• [Given data]:
▽
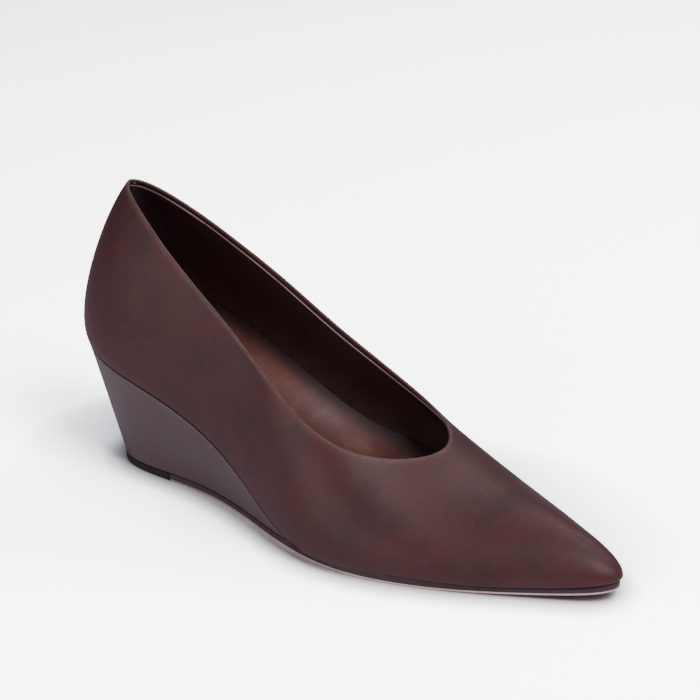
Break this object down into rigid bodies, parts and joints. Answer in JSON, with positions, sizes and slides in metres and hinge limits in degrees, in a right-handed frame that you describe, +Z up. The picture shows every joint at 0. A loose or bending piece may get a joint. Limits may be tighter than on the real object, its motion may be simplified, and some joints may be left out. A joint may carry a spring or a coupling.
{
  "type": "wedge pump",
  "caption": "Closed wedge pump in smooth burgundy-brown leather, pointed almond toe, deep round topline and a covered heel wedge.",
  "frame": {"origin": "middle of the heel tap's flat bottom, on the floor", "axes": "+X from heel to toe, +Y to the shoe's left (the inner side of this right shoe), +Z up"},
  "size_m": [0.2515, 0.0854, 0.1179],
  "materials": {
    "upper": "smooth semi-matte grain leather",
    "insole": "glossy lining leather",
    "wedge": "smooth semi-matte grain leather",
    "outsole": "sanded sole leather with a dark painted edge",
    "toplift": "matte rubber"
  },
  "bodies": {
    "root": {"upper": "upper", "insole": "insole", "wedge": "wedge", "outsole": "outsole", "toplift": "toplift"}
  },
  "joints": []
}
△
• [What to do]:
Find the lines holding "bodies" and list every one.

• [The response]:
Break this object down into rigid bodies, parts and joints. Answer in JSON, with positions, sizes and slides in metres and hinge limits in degrees, in a right-handed frame that you describe, +Z up. The picture shows every joint at 0. A loose or bending piece may get a joint. Limits may be tighter than on the real object, its motion may be simplified, and some joints may be left out. A joint may carry a spring or a coupling.
  "bodies": {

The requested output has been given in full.